Maude is a 2 year old Shetland cross ewe living a happy life on a small farm in a beautiful little valley near Eugene, Oregon, with my mother-in-law, Reida, and this is her story. O.k. really it's just the story of 1/4 of her first adult fleece, but that didn't have much punch as a lead. I am so lucky to have a mother-in-law who raises nice, soft, fluffy sheep in a variety of lovely earth tones. However, earth tones just won't do for a hunting season jacket, so....
The fleece itself is a lovely, long staple with nice medium crimp. I have no idea how those books and magazines always get such nice crimp pictures, so you'll just have to believe me. Yes, it is a multiple coat fleece, but I have never combed a fleece before to separate the softer from the coarser and I'm not starting just now (maybe with the other 1/4 I still have of this...)
Step 1: WASH AND DRY. As long as you remember not to let it agitate, the easiest way to wash fleece is in a top loading washer. Fill it with very hot water and some Dawn (cuts the grease, y'know?), push the fleece in gently with a broom handle and let it soak. Be sure to leave the lid open and turn the dial immediately to spin, just in case. You can poke it gently with the broom handle once or twice to be sure the top is wet, but don't overpoke or it will felt! After a while, spin it out and repeat, but use gentler soap--shampoo is good. Maybe once with conditioner then. Finally do the same thing a few more times, but with clear water. This always takes about twice as long as I plan for, so I was glad to be hanging out with another fiber buddy while we did this! Spread the fleece out on a sheet somehow suspended in an airy place (I decided my glider made of wooden slats was perfect) to dry.
Step 2: SORT When you have time,and most of your family is out of the house, spread out all the fiber for your project[The giant ball of roving is a lucious meriono /bamboo blend which I purchased through Dyelots.] and sort and weigh it and divide it up into piles for dying. I use a spring-load kitchen scale and an old letter scale. Imagine trying to balance wool on a letter scale. I really need to get a digital one. If you're smart, you'll label all your piles with your plans now while you still have half a brain and aren't lugging around vats of boiling colored water!
Step 3 DYE: Do your dying according to the instructions. It is possible to put 2 colors in one pot, but you have to be careful not to let it boil (really I suppose you should be careful of that anyhow), which I was not. The yellow and purple bubble together to make a fairly hideous old dusty mauve. I was totally disappointed, so imagine my joy when I rinsed it and discovered that for some reason, very little of the purple even stuck and I ended up with this beautiful antique yellow! Dying is often quite surprising, but the results are almost always fun! Also, you can always over-dye something if you don't care for the initial results.
The flourescent hunter's orange was a complete sucess though!

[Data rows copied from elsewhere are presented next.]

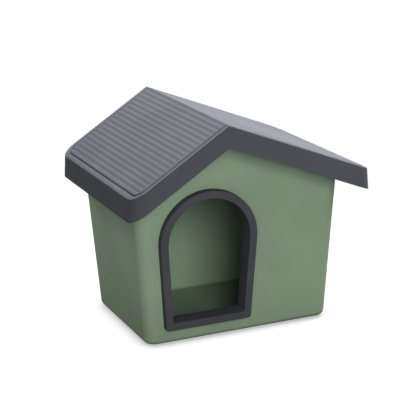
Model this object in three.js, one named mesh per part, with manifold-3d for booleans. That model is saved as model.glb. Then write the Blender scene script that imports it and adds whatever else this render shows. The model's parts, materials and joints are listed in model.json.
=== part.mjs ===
// Dog house in millimetres, +Z up, front towards -Y, standing on z = 0.
// A one-piece drafted cabin with an off-centre arched doorway carries a lift-off gable
// roof whose ridge is off-centre too. The doorway has a two-part frame, the back gable a
// louvred vent, the floor four rubber feet, and four knobs hold the roof from inside.

import * as THREE from 'three';
import { mergeVertices } from 'three/addons/utils/BufferGeometryUtils.js';
import Module from 'manifold-3d';

const wasm = await Module();
wasm.setup();

// ---- Clearances ----
const seatGap = 0.3; // between pieces that rest on each other
const sideGap = 0.5; // around pieces that pass through a cut-out
const overlap = 0.6; // how far fused features reach into each other
const beyond = 5; // how far a cutting shape runs past the piece
const ridgeSnap = 0.001; // points this near to the ridge's plane are put on it

// ---- Roof ----
const roofWidth = 800; // across the fascia's bottom edge
const roofDepth = 674; // front to back, across the fascia's bottom edge
const ridgeHeight = 708;
const ridgeX = -88;
const eaveHeight = 514;
const fasciaDrop = 66.5; // vertical height of the fascia
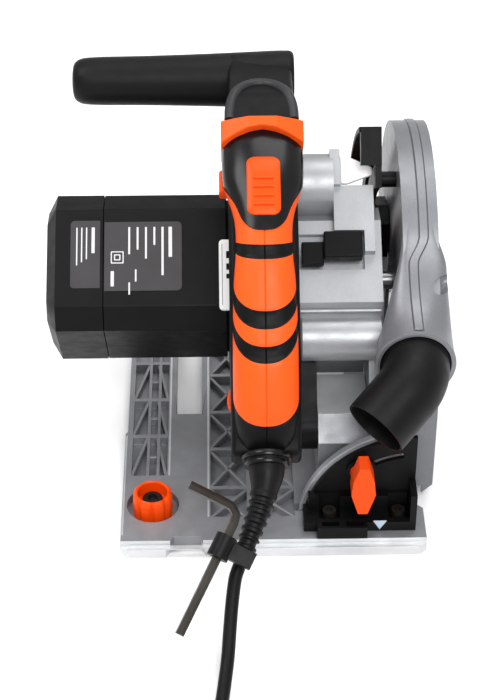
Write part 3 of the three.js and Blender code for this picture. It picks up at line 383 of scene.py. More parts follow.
def catmull(points, per_segment, alpha=0.5):
    """Centripetal Catmull-Rom curve through the points, which may have any number of coordinates."""
    pts = [Vector(p) for p in points]
    pts = [pts[0] * 2 - pts[1]] + pts + [pts[-1] * 2 - pts[-2]]
    out = []
    for i in range(1, len(pts) - 2):
        p0, p1, p2, p3 = pts[i - 1:i + 3]
        t0 = 0.0
        t1 = t0 + max((p1 - p0).length, 1e-6) ** alpha
        t2 = t1 + max((p2 - p1).length, 1e-6) ** alpha
        t3 = t2 + max((p3 - p2).length, 1e-6) ** alpha
        for k in range(per_segment):
            t = t1 + (t2 - t1) * k / per_segment
            a1 = p0 * ((t1 - t) / (t1 - t0)) + p1 * ((t - t0) / (t1 - t0))
            a2 = p1 * ((t2 - t) / (t2 - t1)) + p2 * ((t - t1) / (t2 - t1))
            a3 = p2 * ((t3 - t) / (t3 - t2)) + p3 * ((t - t2) / (t3 - t2))
            b1 = a1 * ((t2 - t) / (t2 - t0)) + a2 * ((t - t0) / (t2 - t0))
            b2 = a2 * ((t3 - t) / (t3 - t1)) + a3 * ((t - t1) / (t3 - t1))
            out.append(b1 * ((t2 - t) / (t2 - t1)) + b2 * ((t - t1) / (t2 - t1)))
    out.append(pts[-2])
    return out


def sweep_rings(path, radii, sides):
    """Rings square to a 3-D path, carried along it without twist; radii is one number or one per point."""
    if not hasattr(radii, "__len__"):
        radii = [radii] * len(path)
    rings = []
    normal = None
    for i, point in enumerate(path):
        ahead = path[min(i + 1, len(path) - 1)]
        behind = path[max(i - 1, 0)]
        tangent = (ahead - behind).normalized()
        if normal is None:
            normal = tangent.orthogonal().normalized()
        normal = (normal - tangent * normal.dot(tangent)).normalized()
        side = tangent.cross(normal)
        rings.append([point + normal * p + side * q for p, q in circle(0, 0, radii[i], sides)])
    return rings


def path_length(path):
    return sum((b - a).length for a, b in zip(path, path[1:]))


def smooth(t):
    t = min(1.0, max(0.0, t))
    return t * t * (3 - 2 * t)


def hermite(t, start, end, leave, arrive):
    """Value from start to end as t goes from 0 to 1, with slopes leave and arrive at its ends."""
    return ((2 * t ** 3 - 3 * t ** 2 + 1) * start + (t ** 3 - 2 * t ** 2 + t) * leave
            + (3 * t ** 2 - 2 * t ** 3) * end + (t ** 3 - t ** 2) * arrive)


def bulge(value, power):
    """A sine or cosine raised to a power below 1, which squares up a round section."""
    return math.copysign(abs(value) ** power, value)


def between(table, u):
    """Value at u on a smooth curve through a table of (u, value) pairs."""
    if u <= table[0][0]:
        return table[0][1]
    if u >= table[-1][0]:
        return table[-1][1]
    i = max(k for k in range(len(table) - 1) if table[k][0] <= u)

    def slope(k):
        if k in (0, len(table) - 1):
            return 0.0
        return (table[k + 1][1] - table[k - 1][1]) / (table[k + 1][0] - table[k - 1][0])
    (u0, v0), (u1, v1) = table[i], table[i + 1]
    span = u1 - u0
    return hermite((u - u0) / span, v0, v1, span * slope(i), span * slope(i + 1))


def merge(target, *others):
    """Joins other pieces into target; they share its body and slot."""
    meshes = [target, *others]
    with bpy.context.temp_override(active_object=target, object=target, selected_objects=meshes,
                                   selected_editable_objects=meshes):
        bpy.ops.object.join()
    return target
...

Step 4: ADMIRE After letting your dyebaths cool, spread the fleece out to dry again. Seth coined a new word when he saw the results. He said, "Whoa! Those are Hyperdelic!"
Step x: OPTIONS I left some white, too and carded some of it with tangerine angelina (a shiny plastic-y "bling" fiber) and some with copper angelina.
I'm planning a 3-ply worsted to bulky yarn with this plus some pre-dyed merino/bamboo rovings I bought at the NWRSA conference. This is going to be one crazy sweater (in about 4 years)!